EXERCISE:
Write out each line from the data below that includes the word "image".

EXERCISE INPUT:
+ + +

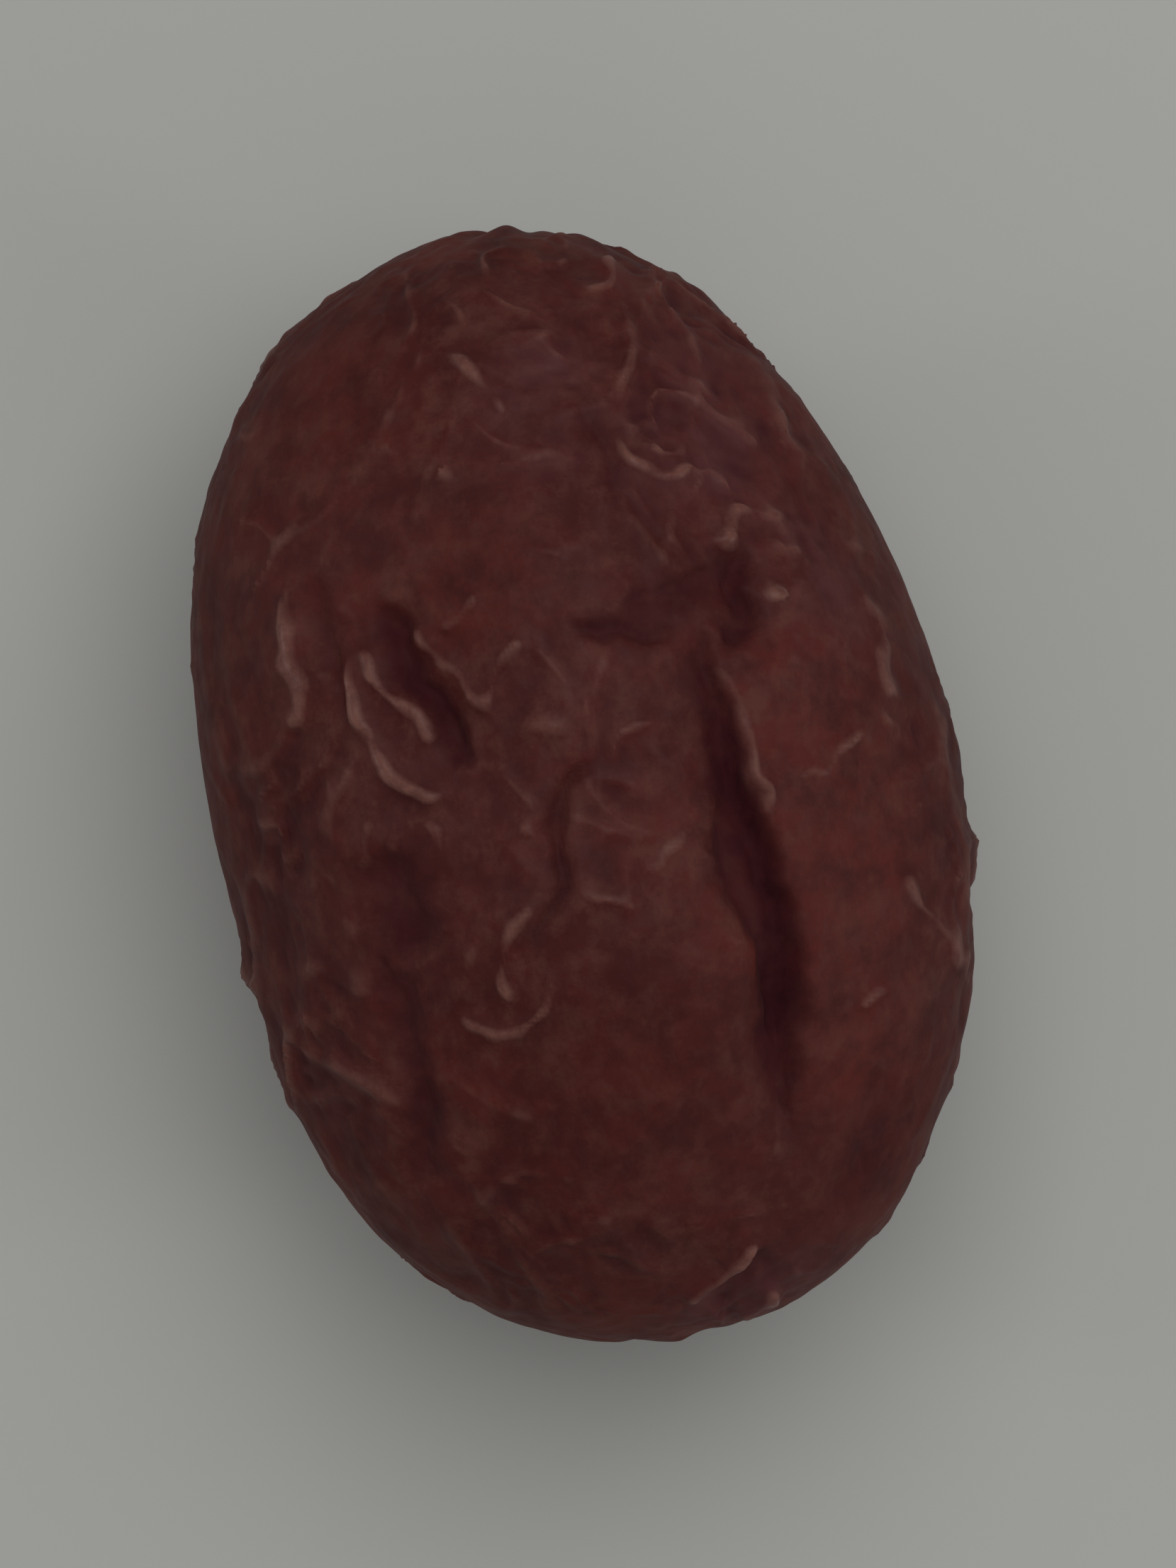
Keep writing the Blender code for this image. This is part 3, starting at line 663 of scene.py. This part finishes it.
def spread(value, taken, given=(0.0, 1.0)):
    """A number taken from one range to another, kept inside it."""
    node = nodes.new("ShaderNodeMapRange")
    node.inputs["From Min"].default_value = taken[0]
    node.inputs["From Max"].default_value = taken[1]
    node.inputs["To Min"].default_value = given[0]
    node.inputs["To Max"].default_value = given[1]
    links.new(value, node.inputs["Value"])
    return node.outputs["Result"]


def joined(work, a, b):
    """Two numbers worked into one: MULTIPLY, ADD, SUBTRACT or MAXIMUM."""
    node = nodes.new("ShaderNodeMath")
    node.operation = work
    for socket, value in zip(node.inputs, (a, b)):
        if isinstance(value, float):
            socket.default_value = value
        else:
            links.new(value, socket)
    return node.outputs["Value"]


def toned(share, under, over):
    """One colour laid over another by a share from 0 to 1. Sockets 6, 7 and 2 are the node's colour ones."""
    node = nodes.new("ShaderNodeMix")
    node.data_type = "RGBA"
    links.new(share, node.inputs["Factor"])
    for socket, colour in ((node.inputs[6], under), (node.inputs[7], over)):
        if isinstance(colour, tuple):
            socket.default_value = (*colour, 1)
        else:
            links.new(colour, socket)
    return node.outputs[2]


# The relief as masks: pale along the crests, a painted highlight with some rubbed wear, and dark
# in the creases, pits and valleys, a painted shade. The ranges are how far the skin stands proud
# there, in millimetres.
RIDGE_HIGHLIGHT = (0.04, 0.13)
WRINKLE_HIGHLIGHT = (0.03, 0.15)
WRINKLE_PALENESS = (0.0, 0.65)
VALLEY = (-0.15, -0.01)

crease = skin_layer("crease")
wrinkle = skin_layer("wrinkle")
dryness = skin_layer("shrunken")
# Painted highlight, with some rubbed wear: pale lines on the drawn ridges and proud wrinkles, kept off the
# creases and broken up in patches
small_lines = spread(wrinkle, WRINKLE_HIGHLIGHT, WRINKLE_PALENESS)
lines = joined("MAXIMUM", spread(skin_layer("ridge"), RIDGE_HIGHLIGHT), small_lines)
lines = joined("MULTIPLY", lines, spread(crease, (0.0, 1.0), (1.0, 0.0)))
crest_breakup = spread(mottle(0.6, detail=4.0, rough=0.65), (0.34, 0.58), (0.45, 1.0))
crest_highlight_and_wear = joined("MULTIPLY", lines, crest_breakup)
# Painted shade: darker in the creases and pits, broken up a little, and in the valleys between wrinkles
crease_shade = joined("MULTIPLY", crease, spread(mottle(0.9, detail=3.0), (0.3, 0.6), (0.75, 1.0)))
valley_shade_mask = joined("MAXIMUM", spread(wrinkle, VALLEY, (1.0, 0.0)), crease_shade)
# The net's relief in colour: pale along its lines as painted highlight, darker in the cells between as
# painted shade
web = mottle(2.4, detail=4.0, rough=0.6, stretch=1.2, kind="RIDGED_MULTIFRACTAL")
net = spread(web, (0.9, 1.5))
net_gap_shade = spread(web, (0.4, 1.0), (0.45, 0.0))

# Colour: maroon and red-brown patches, browner and plum where shrunken, a faint net of lighter
# lines with darker cells between (painted highlight and shade on the net's relief), lighter along
# the crests (painted highlight, with some rubbed wear), near black in the creases, pits and
# valleys (painted shade), with a woody scar in the stem pit
MAROON = (0.056, 0.0070, 0.0054)
DARK_MAROON = (0.034, 0.0042, 0.0036)
RED_BROWN = (0.118, 0.0158, 0.0096)
PLUM = (0.100, 0.0290, 0.0330)
BROWN = (0.122, 0.0400, 0.0280)
CREST_TAN = (0.150, 0.0640, 0.0500)
SHADOW = (0.028, 0.0028, 0.0056)
SCAR_TAN = (0.180, 0.0950, 0.0480)

patches = spread(mottle(7.0, detail=3.0), (0.36, 0.64))
reddened = joined("MAXIMUM", patches, spread(dryness, (0.0, 0.4), (0.6, 0.0)))
dried = spread(mottle(1.2, detail=6.0, rough=0.72), (0.46, 0.62), (0.0, 0.8))
browned = joined("MULTIPLY", spread(dryness, (0.0, 0.6), (0.35, 1.0)), dried)
clouds = spread(mottle(1.8, detail=6.0, rough=0.7), (0.43, 0.64), (0.0, 0.85))
plum_mottle = spread(mottle(2.0, detail=5.0, rough=0.65), (0.36, 0.58), (0.15, 0.9))
tone = toned(reddened, MAROON, RED_BROWN)
for share, colour in [
    (browned, BROWN),
    (clouds, DARK_MAROON),
    (joined("MULTIPLY", skin_layer("plum"), plum_mottle), PLUM),
    (spread(mottle(0.5, detail=4.0, rough=0.6, stretch=1.5), (0.50, 0.80), (0.0, 0.3)), CREST_TAN),
    # Then painted shade between the net's lines and painted highlight on them, painted shade in the valleys,
    # creases and pits, and painted highlight with some rubbed wear on the crests
    (net_gap_shade, DARK_MAROON),
    (joined("MULTIPLY", net, 0.24), CREST_TAN),
    (joined("MULTIPLY", valley_shade_mask, 0.95), SHADOW),
    (joined("MULTIPLY", crest_highlight_and_wear, 0.8), CREST_TAN),
    (skin_layer("scar"), SCAR_TAN),
]:
    tone = toned(share, tone, colour)
links.new(tone, shader.inputs["Base Color"])

# Finish: a dull wax gloss, uneven from patch to patch, smoother along the crests
ROUGHNESS = (0.56, 0.70)
CREST_SMOOTHER = 0.28
VALLEY_ROUGHER = 0.3
gloss = spread(mottle(0.6, detail=4.0), (0.35, 0.65), ROUGHNESS)
gloss = joined("SUBTRACT", gloss, joined("MULTIPLY", crest_highlight_and_wear, CREST_SMOOTHER))
gloss = joined("ADD", gloss, joined("MULTIPLY", valley_shade_mask, VALLEY_ROUGHER))
links.new(gloss, shader.inputs["Roughness"])
shader.inputs["Specular IOR Level"].default_value = 0.14
shader.inputs["Subsurface Weight"].default_value = 0.12
shader.inputs["Subsurface Radius"].default_value = (1.0, 0.25, 0.15)
shader.inputs["Subsurface Scale"].default_value = 0.0009

# Relief too small for the mesh, from broad to fine: the net, a grain along the fruit, and pores
fine_grain = mottle(0.5, detail=4.0, rough=0.6, stretch=1.4)
pores = mottle(0.12, detail=3.0)
normal = None
for relief, depth_mm, strength in [(net, 0.10, 0.5), (fine_grain, 0.06, 0.45), (pores, 0.02, 0.35)]:
    bump = nodes.new("ShaderNodeBump")
    bump.inputs["Strength"].default_value = strength
    bump.inputs["Distance"].default_value = depth_mm * MM
    links.new(relief, bump.inputs["Height"])
    if normal:
        links.new(normal, bump.inputs["Normal"])
    normal = bump.outputs["Normal"]
links.new(normal, shader.inputs["Normal"])
mesh.materials.append(material)

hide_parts("jujube_fruit")
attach(skin, "root")

# The floor: a plain sheet of pale grey card laid flat under the fruit, far wider than the
# view. It is not part of the object. Its half width is in metres.
FLOOR_HALF = 0.6
CARD_GREY = (0.38, 0.382, 0.368, 1)
CARD_ROUGHNESS = 0.85
floor_mesh = bpy.data.meshes.new("floor")
corners = [(x * FLOOR_HALF, y * FLOOR_HALF, 0) for x, y in [(-1, -1), (1, -1), (1, 1), (-1, 1)]]
floor_mesh.from_pydata(corners, [], [(0, 1, 2, 3)])
floor = bpy.data.objects.new("floor", floor_mesh)
bpy.context.scene.collection.objects.link(floor)
card = bpy.data.materials.new("pale_card")
card.use_nodes = True
card_shader = card.node_tree.nodes["Principled BSDF"]
card_shader.inputs["Base Color"].default_value = CARD_GREY
card_shader.inputs["Roughness"].default_value = CARD_ROUGHNESS
floor_mesh.materials.append(card)

# The light: one large soft box high above the face, a little to the right, three weak strips
# low round the fruit for the small glints along the crests, and an even pale surround.

# Each lamp's name, place and size in millimetres, and watts
LAMPS = [
    ("main soft box", (50, 100, 290), 240, 0.53),
    ("left strip", (-230, 60, 80), 50, 0.08),
    ("right strip", (220, -70, 70), 50, 0.09),
    ("stem end strip", (60, -230, 75), 60, 0.05),
]
AIM_MM = (0, 0, 10)
SURROUND_COLOUR = (1.0, 0.99, 0.965, 1)
SURROUND_STRENGTH = 0.32


def soft_box(name, place_mm, size_mm, watts):
    """A square area light at a place, aimed at the fruit's middle."""
    light = bpy.data.lights.new(name, "AREA")
    light.size = size_mm * MM
    light.energy = watts
    lamp = bpy.data.objects.new(name, light)
    lamp.location = Vector(place_mm) * MM
    aim = Vector(AIM_MM) * MM - lamp.location
    lamp.rotation_euler = aim.to_track_quat("-Z", "Y").to_euler()
    bpy.context.scene.collection.objects.link(lamp)


for lamp in LAMPS:
    soft_box(*lamp)
world = bpy.data.worlds.new("pale surround")
world.use_nodes = True
surround = world.node_tree.nodes["Background"]
surround.inputs["Color"].default_value = SURROUND_COLOUR
surround.inputs["Strength"].default_value = SURROUND_STRENGTH
bpy.context.scene.world = world

# The camera: straight above the face, as the photograph looks at it, and turned so that the
# tip leans to the left by the same angle. Distances are in metres.
LEAN_DEGREES = 7.4
CAMERA_ABOVE = 0.36
FOCAL_MM = 295
SENSOR_MM = 36
CLIP = (0.001, 10)
lens = bpy.data.cameras.new("camera")
lens.lens = FOCAL_MM
lens.sensor_width = SENSOR_MM
lens.sensor_fit = "AUTO"
lens.clip_start, lens.clip_end = CLIP
camera = bpy.data.objects.new("camera", lens)
camera.location = (0, 0, CAMERA_ABOVE)
camera.rotation_euler = Euler((0, 0, -math.radians(LEAN_DEGREES)))
bpy.context.scene.collection.objects.link(camera)
bpy.context.scene.camera = camera
bpy.context.scene.view_settings.view_transform = "Standard"
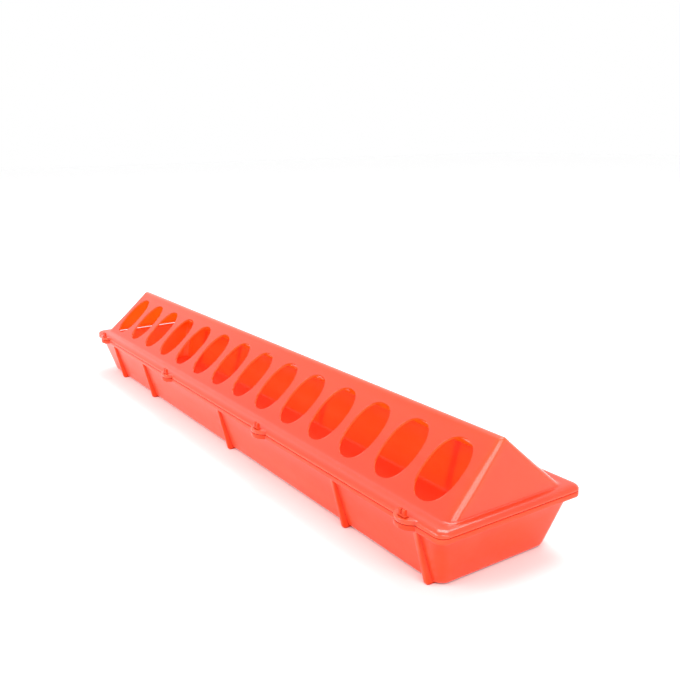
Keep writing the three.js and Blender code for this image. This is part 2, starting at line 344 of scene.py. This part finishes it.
def panel_rings():
    """The slopes and gables. The edges between them are rounded as far as the holes' cells leave room."""
    rings = []
    for j in range(SIDE_STEPS):
        z, half_length, half_width, _ = lerp(PANEL_FOOT, PANEL_HEAD, j / SIDE_STEPS)
        room = half_length - STATIONS[-1] - CORNER_CLEARANCE
        rings.append((z, half_length, half_width, min(GABLE_CORNER, room)))
    return rings


def cover_skin():
    """The cover's outside, whose slopes are made of the holes' cells."""
    rings = lip_rings()
    rings += fold_rings(rings[-1])
    panel = len(rings)
    rings += panel_rings()
    rings += [ridge_plan(part) for part in (1, 0.8, 0.6, 0.4, 0.2, 0)]
    front = range(1, len(STATIONS))
    back_start = len(STATIONS) + 2 + 2 * CORNER_STEPS + END_STEPS
    back = range(back_start, back_start + len(STATIONS) - 1)

    def on_slope(row, i):
        return panel <= row < panel + SIDE_STEPS and (i in front or i in back)

    bm = bmesh.new()
    skin(bm, [ring(*r, STATIONS) for r in rings], on_slope)
    for side in (-1, 1):
        for hole in range(HOLES):
            hole_cell(bm, side, (hole - (HOLES - 1) / 2) * HOLE_PITCH)
    return new_object("cover_shell", bm)


def back_cutters():
    """Cutters for the places where the back loops' openings run into the lip."""
    half_opening, opening_tip = LOOP_OPENING
    return joined("cutters", [
        closed("cutter", [
            [(x - half_opening, BACK_LOOP_INNER, z), (x + half_opening, BACK_LOOP_INNER, z),
             (x + half_opening, opening_tip, z), (x - half_opening, opening_tip, z)]
            for z in (LIP_BOTTOM - 1, FLANGE_TOP + 1)
        ])
        for x in BACK_EARS
    ])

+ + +

REPLY TO THE EXERCISE:
Keep writing the Blender code for this image. This is part 3, starting at line 663 of scene.py. This part finishes it.
Keep writing the three.js and Blender code for this image. This is part 2, starting at line 344 of scene.py. This part finishes it.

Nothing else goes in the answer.